Secondly, you need to adopt and nurture a company-wide strategy for cyber risk management. To begin with, you can sort risks by employing a shared risk measurement framework and reporting systems to effectively prioritize risks across the organization and enable informed resource allocation. You can improve the categorization by incorporating industry-specific risk standards and adding any specific compliance requirements into your cyber risk management practice. Equally important is setting and communicating the IT and cyber risk management strategy to every member of the organization since security is a collective responsibility
Thirdly, the company must increase its investment in Cyber Risk Management Infrastructure, deeply understand system requirements to identify sources of organizational cyber threats and consequently provide a guidepost to the types of systems required. So, you choose a specific GRC platform as per your company requirements so that the chosen GRC platform can easily accommodate evolving needs.
Finally, the company must establish a Dynamic Cyber Risk Management Process by maintaining an updated inventory of potential threats and dynamic quantification of the potential impact and mitigation costs of cyber incidents.

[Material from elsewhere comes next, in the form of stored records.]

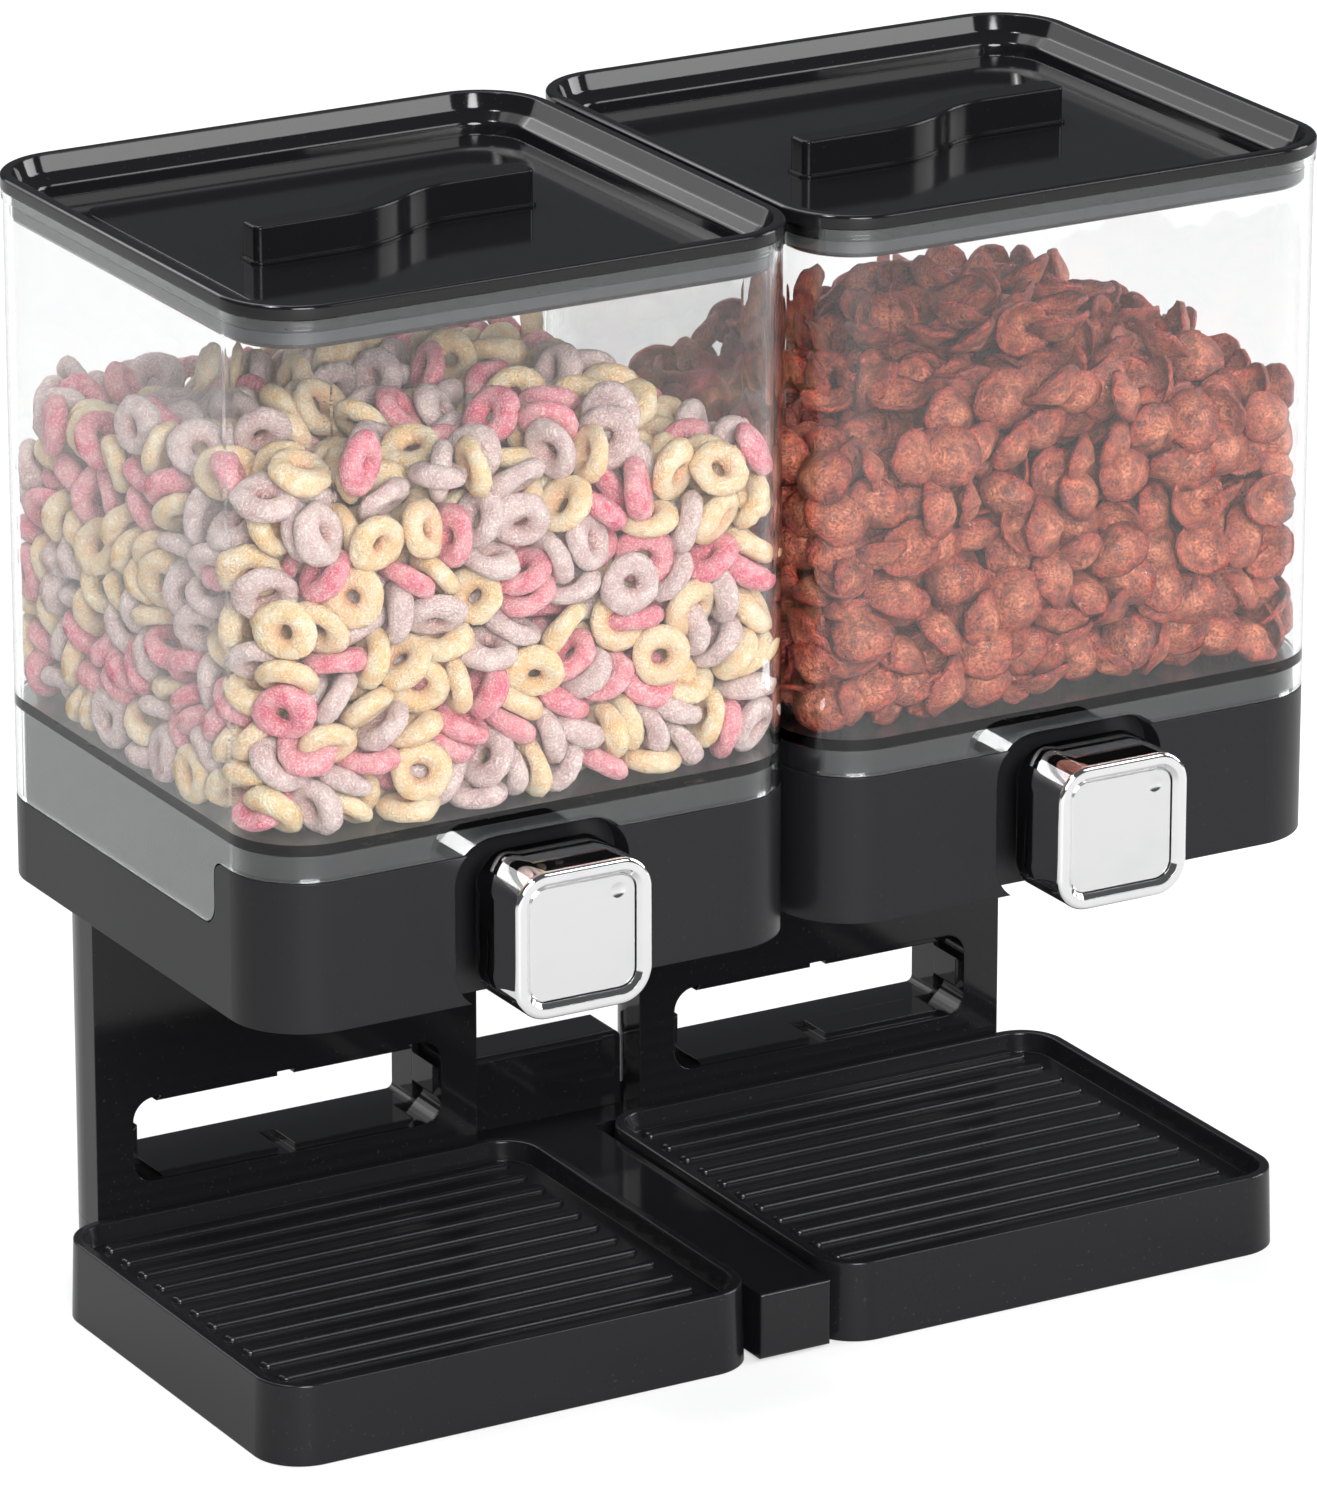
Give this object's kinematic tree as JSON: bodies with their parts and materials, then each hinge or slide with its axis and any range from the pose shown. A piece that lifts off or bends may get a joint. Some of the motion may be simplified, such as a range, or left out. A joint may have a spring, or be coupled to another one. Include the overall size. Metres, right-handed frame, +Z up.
{
  "type": "gravity dry food dispenser",
  "caption": "Black dry food dispenser: clear square hoppers over turning knobs, on a flat-column stand with ribbed drip trays.",
  "frame": {"origin": "centre of the bounding box in plan, at the table", "axes": "+X across both bins to the right hopper, +Y from the knobs to the back, +Z up"},
  "size_m": [0.332, 0.192, 0.324],
  "materials": {
    "clear_wall": "clear polished",
    "gloss_lid": "high gloss black",
    "handle_gloss": "high gloss black",
    "satin_black": "fine satin black",
    "column_black": "semi-gloss black",
    "tray_black": "satin black",
    "inner_black": "plain moulded black",
    "chrome": "bright plated",
    "chrome_face": "bright plated",
    "soft_seal": "translucent silicone",
    "soft_paddle": "food-safe silicone",
    "bush_white": "acetal",
    "shaft_steel": "turned",
    "screw_steel": "zinc plated",
    "foot_rubber": "soft"
  },
  "bodies": {
    "stand": {"casing_left": "satin_black", "casing_floor_left": "inner_black", "casing_screws_left": "screw_steel", "wheel_chamber_left": "inner_black", "front_bush_left": "bush_white", "rear_bush_left": "bush_white", "column_front_left": "column_black", "column_back_left": "column_black", "column_screws_left": "screw_steel", "stand_screws_left": "screw_steel", "casing_right": "satin_black", "casing_floor_right": "inner_black", "casing_screws_right": "screw_steel", "wheel_chamber_right": "inner_black", "front_bush_right": "bush_white", "rear_bush_right": "bush_white", "column_front_right": "column_black", "column_back_right": "column_black", "column_screws_right": "screw_steel", "stand_screws_right": "screw_steel", "bridge": "column_black", "base": "column_black", "rubber_feet": "foot_rubber", "base_screws": "screw_steel"},
    "hopper_unit_left": {"hopper_left": "clear_wall"},
    "lid_unit_left": {"lid_left": "gloss_lid", "lid_handle_left": "handle_gloss", "lid_seal_left": "soft_seal"},
    "knob_unit_left": {"knob_left": "chrome", "knob_face_left": "chrome_face", "drive_shaft_left": "shaft_steel", "shaft_clip_left": "screw_steel", "paddle_wheel_left": "soft_paddle"},
    "tray_unit_left": {"tray_left": "tray_black"},
    "hopper_unit_right": {"hopper_right": "clear_wall"},
    "lid_unit_right": {"lid_right": "gloss_lid", "lid_handle_right": "handle_gloss", "lid_seal_right": "soft_seal"},
    "knob_unit_right": {"knob_right": "chrome", "knob_face_right": "chrome_face", "drive_shaft_right": "shaft_steel", "shaft_clip_right": "screw_steel", "paddle_wheel_right": "soft_paddle"},
    "tray_unit_right": {"tray_right": "tray_black"}
  },
  "joints": [
    {"name": "hopper_lift_left", "type": "slide", "parent": "stand", "child": "hopper_unit_left", "axis": [0, 0, 1], "range_m": [0, 0.06]},
    {"name": "lid_lift_left", "type": "slide", "parent": "hopper_unit_left", "child": "lid_unit_left", "axis": [0, 0, 1], "range_m": [0, 0.04]},
    {"name": "knob_turn_left", "type": "hinge", "parent": "stand", "child": "knob_unit_left", "pos_m": [-0.0835, 0.009, 0.1472], "axis": [0, 1, 0], "continuous": true},
    {"name": "tray_pull_left", "type": "slide", "parent": "stand", "child": "tray_unit_left", "axis": [0, -1, 0], "range_m": [0, 0.15]},
    {"name": "hopper_lift_right", "type": "slide", "parent": "stand", "child": "hopper_unit_right", "axis": [0, 0, 1], "range_m": [0, 0.06]},
    {"name": "lid_lift_right", "type": "slide", "parent": "hopper_unit_right", "child": "lid_unit_right", "axis": [0, 0, 1], "range_m": [0, 0.04]},
    {"name": "knob_turn_right", "type": "hinge", "parent": "stand", "child": "knob_unit_right", "pos_m": [0.0835, 0.009, 0.1472], "axis": [0, 1, 0], "continuous": true},
    {"name": "tray_pull_right", "type": "slide", "parent": "stand", "child": "tray_unit_right", "axis": [0, -1, 0], "range_m": [0, 0.15]}
  ]
}
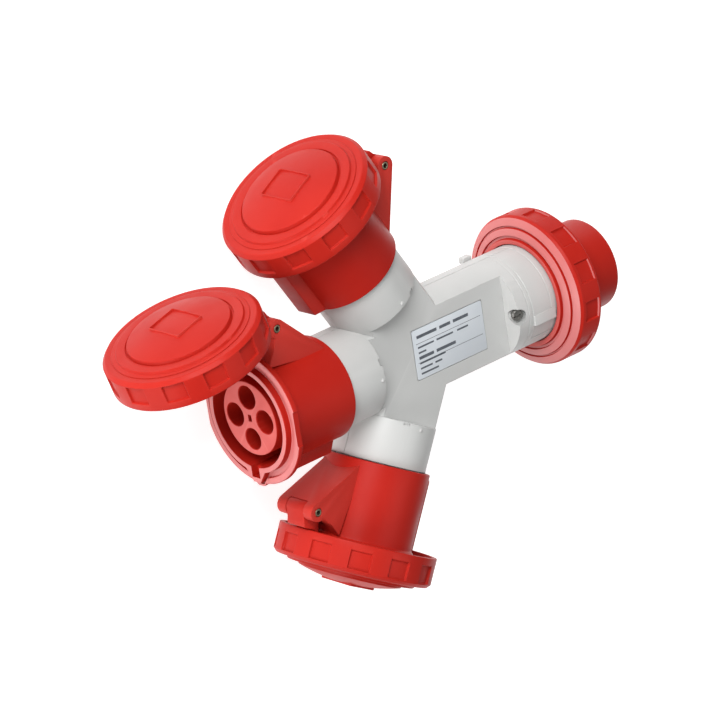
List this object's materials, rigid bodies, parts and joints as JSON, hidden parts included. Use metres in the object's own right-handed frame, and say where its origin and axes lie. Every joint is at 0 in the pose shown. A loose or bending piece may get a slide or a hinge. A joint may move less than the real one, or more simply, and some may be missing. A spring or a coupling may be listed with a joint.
{
  "type": "three-way industrial plug adaptor",
  "caption": "Three-way industrial adaptor with a four-pin plug and hinged, screw-ring lids on its sockets.",
  "frame": {"origin": "centre of the plug's pin carrier face", "axes": "+X the way the plug points, +Z out of the body's flat front, +Y towards the hinge side of the middle socket"},
  "size_m": [0.3202, 0.25, 0.0846],
  "materials": {
    "light_grey_plastic": "fine satin texture",
    "red_plastic": "semi-gloss moulded",
    "plate_film": "satin film",
    "black_rubber": "matt",
    "steel": "plated",
    "brass": "turned",
    "copper": "rolled copper strip"
  },
  "bodies": {
    "adaptor": {"busbar_1": "copper", "busbar_2": "copper", "busbar_3": "copper", "busbar_4": "copper", "collar_seal_lower": "black_rubber", "collar_seal_middle": "black_rubber", "collar_seal_upper": "black_rubber", "contact_lower_1": "brass", "contact_lower_2": "brass", "contact_lower_3": "brass", "contact_lower_4": "brass", "contact_middle_1": "brass", "contact_middle_2": "brass", "contact_middle_3": "brass", "contact_middle_4": "brass", "contact_upper_1": "brass", "contact_upper_2": "brass", "contact_upper_3": "brass", "contact_upper_4": "brass", "front_shell": "light_grey_plastic", "hinge_pin_lower": "steel", "hinge_pin_middle": "steel", "hinge_pin_upper": "steel", "housing_lower": "red_plastic", "housing_middle": "red_plastic", "housing_upper": "red_plastic", "insert_base_lower": "red_plastic", "insert_base_middle": "red_plastic", "insert_base_upper": "red_plastic", "insert_lower": "red_plastic", "insert_middle": "red_plastic", "insert_upper": "red_plastic", "pin_carrier": "red_plastic", "plug_gasket": "black_rubber", "plug_pin_1": "brass", "plug_pin_2": "brass", "plug_pin_3": "brass", "plug_pin_4": "brass", "plug_screw_front": "steel", "plug_screw_rear": "steel", "plug_shroud": "red_plastic", "rating_plate": "plate_film", "rear_shell": "light_grey_plastic", "shell_screw_1": "steel", "shell_screw_2": "steel", "shell_screw_3": "steel", "shell_screw_4": "steel"},
    "lid_upper": {"lid_gasket_upper": "black_rubber", "lid_upper": "red_plastic"},
    "ring_upper": {"lid_ring_upper": "red_plastic"},
    "lid_middle": {"lid_gasket_middle": "black_rubber", "lid_middle": "red_plastic"},
    "ring_middle": {"lid_ring_middle": "red_plastic"},
    "lid_lower": {"lid_gasket_lower": "black_rubber", "lid_lower": "red_plastic"},
    "ring_lower": {"lid_ring_lower": "red_plastic"},
    "plug_ring": {"plug_ring": "red_plastic"}
  },
  "joints": [
    {"name": "lid_hinge_upper", "type": "hinge", "parent": "adaptor", "child": "lid_upper", "pos_m": [-0.10381, 0.10473, 0], "axis": [0, 0, -1], "range_deg": [0, 98]},
    {"name": "lid_ring_turn_upper", "type": "hinge", "parent": "lid_upper", "child": "ring_upper", "pos_m": [-0.152, 0.09699, 0], "axis": [-0.5, 0.866, 0], "range_deg": [0, 30]},
    {"name": "lid_hinge_middle", "type": "hinge", "parent": "adaptor", "child": "lid_middle", "pos_m": [-0.1906, 0.0456, 0], "axis": [0, 0, -1], "range_deg": [-74.3, 23.7]},
    {"name": "lid_ring_turn_middle", "type": "hinge", "parent": "lid_middle", "child": "ring_middle", "pos_m": [-0.23921, 0.05001, 0], "axis": [-0.2706, 0.9627, 0], "range_deg": [0, 30]},
    {"name": "lid_hinge_lower", "type": "hinge", "parent": "adaptor", "child": "lid_lower", "pos_m": [-0.18279, -0.05913, 0], "axis": [0, 0, -1], "range_deg": [0, 98]},
    {"name": "lid_ring_turn_lower", "type": "hinge", "parent": "lid_lower", "child": "ring_lower", "pos_m": [-0.152, -0.09699, 0], "axis": [-0.5, -0.866, 0], "range_deg": [0, 30]},
    {"name": "plug_ring_turn", "type": "hinge", "parent": "adaptor", "child": "plug_ring", "pos_m": [0, 0, 0], "axis": [1, 0, 0], "range_deg": [0, 30]}
  ]
}
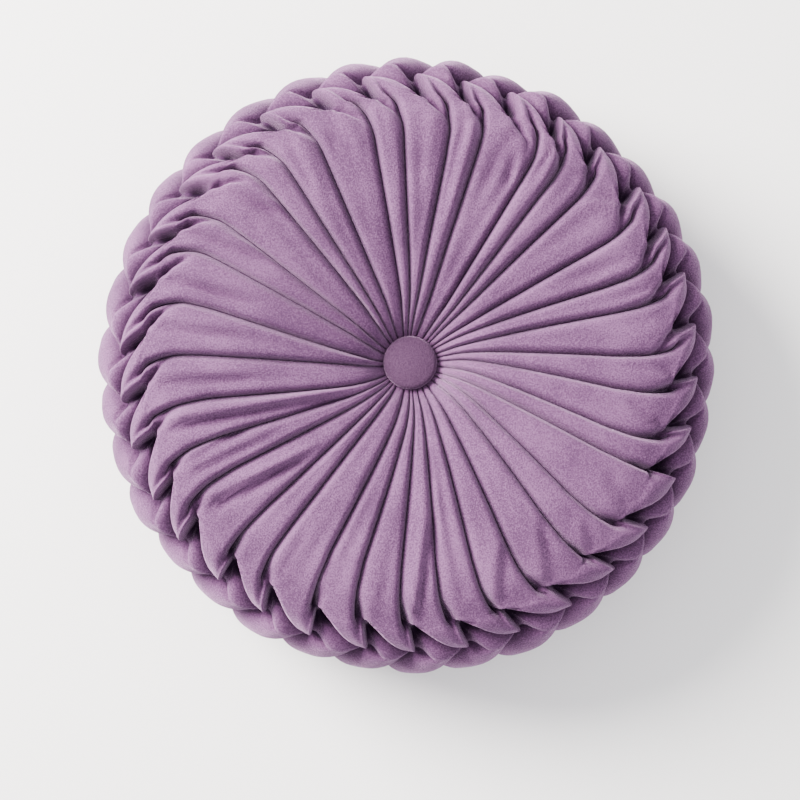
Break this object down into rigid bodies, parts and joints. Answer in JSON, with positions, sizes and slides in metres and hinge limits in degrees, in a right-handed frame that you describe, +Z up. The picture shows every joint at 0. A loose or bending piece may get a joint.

It has to communicate with third parties to ensure its security protocols align with organizational standards and practices. Moreover, the company has to invest in cyber security training. Cyber security is a cutting edge and ever-evolving technology that needs constant course correction with the rapid evolution of technology and related cyber security risks.
The new age mantra is that innovation and growth must go hand in gloves with risk and stability. Top Business leaders must chart a fail-proof course for their companies that have a bold strategic ambition to capture emerging opportunities and rigorous resilience planning that matches up against the complex set of risks in the current global landscape.